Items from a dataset
______

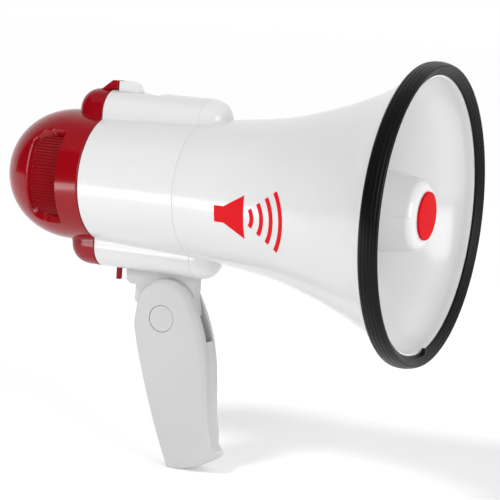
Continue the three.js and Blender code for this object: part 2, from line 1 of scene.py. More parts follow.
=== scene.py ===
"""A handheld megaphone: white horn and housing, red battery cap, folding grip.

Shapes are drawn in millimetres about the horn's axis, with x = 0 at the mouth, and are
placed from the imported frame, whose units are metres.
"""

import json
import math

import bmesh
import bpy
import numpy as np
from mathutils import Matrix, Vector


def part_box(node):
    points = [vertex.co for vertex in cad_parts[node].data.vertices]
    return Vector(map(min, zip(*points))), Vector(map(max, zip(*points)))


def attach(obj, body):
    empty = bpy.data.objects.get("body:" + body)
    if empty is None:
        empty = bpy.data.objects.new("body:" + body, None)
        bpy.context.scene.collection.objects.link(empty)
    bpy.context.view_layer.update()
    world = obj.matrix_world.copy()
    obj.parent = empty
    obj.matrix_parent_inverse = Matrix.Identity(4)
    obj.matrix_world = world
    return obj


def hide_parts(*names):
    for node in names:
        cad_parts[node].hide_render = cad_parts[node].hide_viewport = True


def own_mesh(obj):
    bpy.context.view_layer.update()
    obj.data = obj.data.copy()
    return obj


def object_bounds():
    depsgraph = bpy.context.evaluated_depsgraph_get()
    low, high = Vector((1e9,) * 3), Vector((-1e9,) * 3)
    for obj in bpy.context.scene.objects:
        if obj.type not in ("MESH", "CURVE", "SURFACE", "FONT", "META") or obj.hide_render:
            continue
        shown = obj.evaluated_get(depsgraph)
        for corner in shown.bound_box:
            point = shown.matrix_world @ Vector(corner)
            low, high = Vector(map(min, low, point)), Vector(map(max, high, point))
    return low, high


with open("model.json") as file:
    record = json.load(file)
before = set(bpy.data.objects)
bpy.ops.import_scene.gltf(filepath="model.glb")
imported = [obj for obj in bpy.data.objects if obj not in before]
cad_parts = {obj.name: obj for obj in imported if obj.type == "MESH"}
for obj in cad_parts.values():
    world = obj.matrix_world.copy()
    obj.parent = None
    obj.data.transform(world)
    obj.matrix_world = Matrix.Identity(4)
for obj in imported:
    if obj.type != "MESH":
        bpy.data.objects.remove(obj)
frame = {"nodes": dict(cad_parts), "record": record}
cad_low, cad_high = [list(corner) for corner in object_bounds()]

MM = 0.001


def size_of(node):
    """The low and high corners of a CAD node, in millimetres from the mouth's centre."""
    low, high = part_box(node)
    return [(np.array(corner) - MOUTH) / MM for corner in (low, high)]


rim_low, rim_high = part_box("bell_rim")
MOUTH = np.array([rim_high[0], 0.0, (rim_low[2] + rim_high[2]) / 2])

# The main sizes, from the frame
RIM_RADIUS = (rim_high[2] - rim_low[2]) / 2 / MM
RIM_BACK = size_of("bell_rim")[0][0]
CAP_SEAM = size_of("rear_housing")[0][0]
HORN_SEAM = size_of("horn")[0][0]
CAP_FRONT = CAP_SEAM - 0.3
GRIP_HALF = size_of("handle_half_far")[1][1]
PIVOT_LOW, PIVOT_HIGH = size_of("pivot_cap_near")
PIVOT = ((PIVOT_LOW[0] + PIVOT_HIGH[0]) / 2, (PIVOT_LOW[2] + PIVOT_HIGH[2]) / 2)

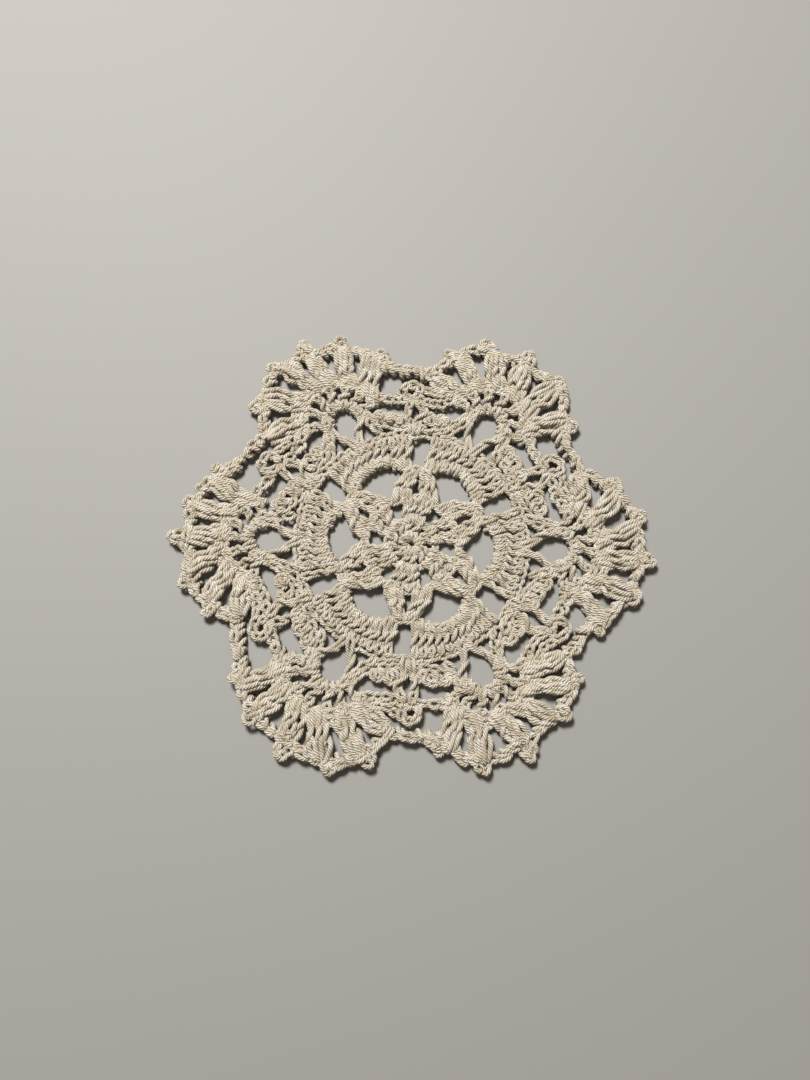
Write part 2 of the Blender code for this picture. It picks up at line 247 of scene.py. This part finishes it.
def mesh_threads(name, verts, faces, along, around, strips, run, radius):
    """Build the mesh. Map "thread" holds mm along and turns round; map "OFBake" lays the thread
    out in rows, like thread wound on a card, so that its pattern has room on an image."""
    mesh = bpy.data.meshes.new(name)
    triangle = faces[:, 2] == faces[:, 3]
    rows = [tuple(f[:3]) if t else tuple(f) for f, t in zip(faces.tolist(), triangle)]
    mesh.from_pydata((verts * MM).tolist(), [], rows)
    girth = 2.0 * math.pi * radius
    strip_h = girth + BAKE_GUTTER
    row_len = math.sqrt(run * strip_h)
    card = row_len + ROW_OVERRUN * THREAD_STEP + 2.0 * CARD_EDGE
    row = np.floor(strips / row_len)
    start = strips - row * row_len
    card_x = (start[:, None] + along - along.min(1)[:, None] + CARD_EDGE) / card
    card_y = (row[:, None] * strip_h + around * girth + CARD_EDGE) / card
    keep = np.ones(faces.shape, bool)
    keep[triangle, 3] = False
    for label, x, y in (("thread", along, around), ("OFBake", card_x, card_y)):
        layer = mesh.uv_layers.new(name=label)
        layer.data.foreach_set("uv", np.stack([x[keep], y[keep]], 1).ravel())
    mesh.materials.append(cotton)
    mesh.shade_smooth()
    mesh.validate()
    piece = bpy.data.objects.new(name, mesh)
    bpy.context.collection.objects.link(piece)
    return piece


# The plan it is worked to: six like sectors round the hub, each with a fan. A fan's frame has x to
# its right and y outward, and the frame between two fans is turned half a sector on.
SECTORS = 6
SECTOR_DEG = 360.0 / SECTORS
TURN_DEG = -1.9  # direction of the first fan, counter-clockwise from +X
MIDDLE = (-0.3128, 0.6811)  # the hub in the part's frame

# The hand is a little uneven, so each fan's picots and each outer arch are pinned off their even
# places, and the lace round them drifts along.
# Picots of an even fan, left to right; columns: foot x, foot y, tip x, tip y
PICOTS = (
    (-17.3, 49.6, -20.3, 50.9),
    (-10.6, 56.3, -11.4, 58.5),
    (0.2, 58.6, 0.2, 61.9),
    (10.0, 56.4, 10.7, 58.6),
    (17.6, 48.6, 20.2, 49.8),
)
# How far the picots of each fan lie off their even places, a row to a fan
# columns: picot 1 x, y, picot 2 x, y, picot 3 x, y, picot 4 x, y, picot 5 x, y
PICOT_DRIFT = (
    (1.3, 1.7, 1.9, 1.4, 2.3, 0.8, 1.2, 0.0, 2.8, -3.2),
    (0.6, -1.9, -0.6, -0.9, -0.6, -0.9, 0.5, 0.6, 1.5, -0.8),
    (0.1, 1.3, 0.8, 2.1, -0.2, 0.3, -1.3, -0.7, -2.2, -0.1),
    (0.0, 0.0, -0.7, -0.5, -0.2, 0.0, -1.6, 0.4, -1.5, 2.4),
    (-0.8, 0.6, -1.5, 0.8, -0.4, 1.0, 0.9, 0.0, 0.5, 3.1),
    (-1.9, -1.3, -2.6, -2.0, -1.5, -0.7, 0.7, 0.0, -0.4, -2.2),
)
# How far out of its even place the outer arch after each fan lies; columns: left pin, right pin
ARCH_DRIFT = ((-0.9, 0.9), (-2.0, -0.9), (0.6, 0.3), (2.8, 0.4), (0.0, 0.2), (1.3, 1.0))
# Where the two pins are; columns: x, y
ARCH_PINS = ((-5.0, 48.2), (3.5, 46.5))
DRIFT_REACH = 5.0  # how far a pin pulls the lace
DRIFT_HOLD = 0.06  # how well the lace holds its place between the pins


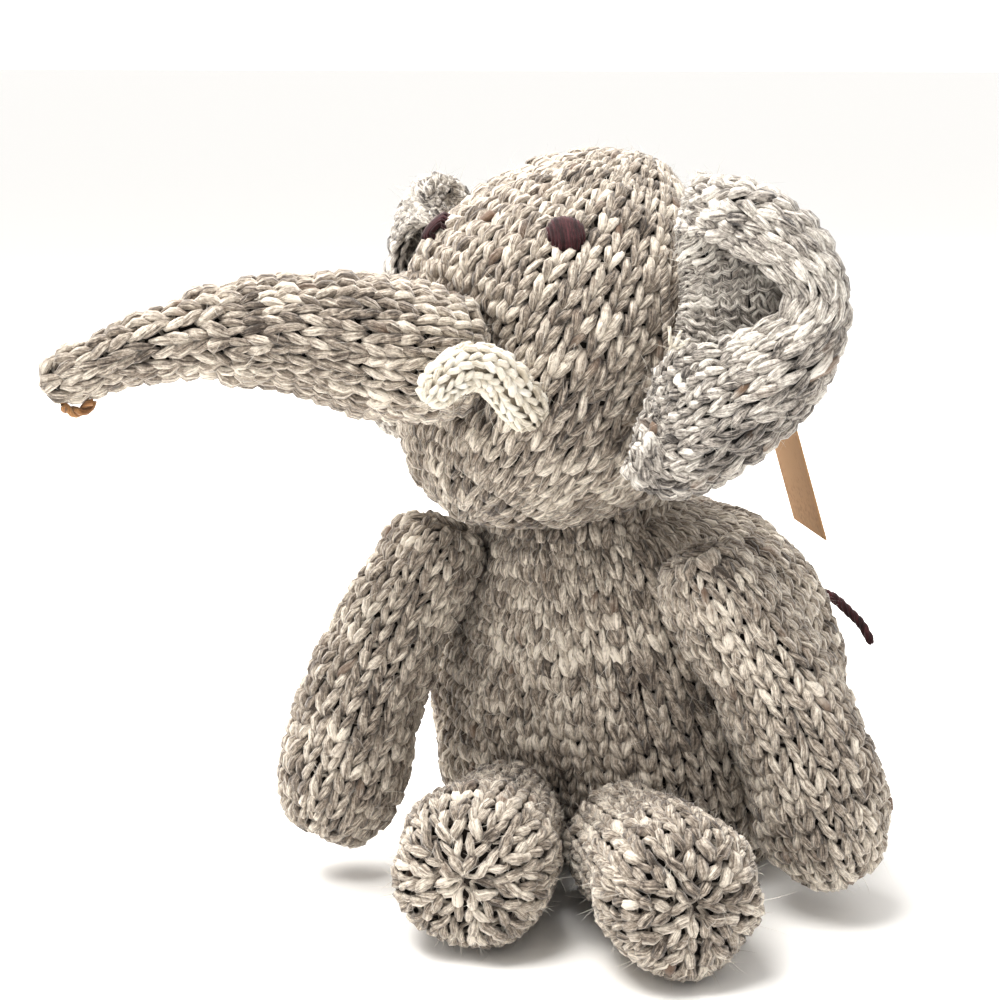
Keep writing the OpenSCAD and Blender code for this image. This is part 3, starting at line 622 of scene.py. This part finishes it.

______

Please copy exactly the lines from the first line of the records above through the line containing "bpy.context.scene.collection.objects.link(empty)", including both, and nothing more.

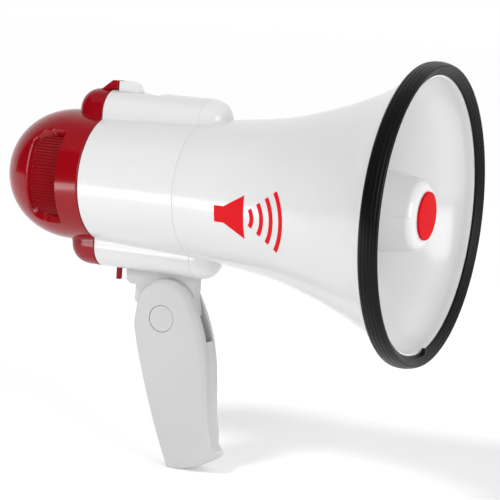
Continue the three.js and Blender code for this object: part 2, from line 1 of scene.py. More parts follow.
=== scene.py ===
"""A handheld megaphone: white horn and housing, red battery cap, folding grip.

Shapes are drawn in millimetres about the horn's axis, with x = 0 at the mouth, and are
placed from the imported frame, whose units are metres.
"""

import json
import math

import bmesh
import bpy
import numpy as np
from mathutils import Matrix, Vector


def part_box(node):
    points = [vertex.co for vertex in cad_parts[node].data.vertices]
    return Vector(map(min, zip(*points))), Vector(map(max, zip(*points)))


def attach(obj, body):
    empty = bpy.data.objects.get("body:" + body)
    if empty is None:
        empty = bpy.data.objects.new("body:" + body, None)
        bpy.context.scene.collection.objects.link(empty)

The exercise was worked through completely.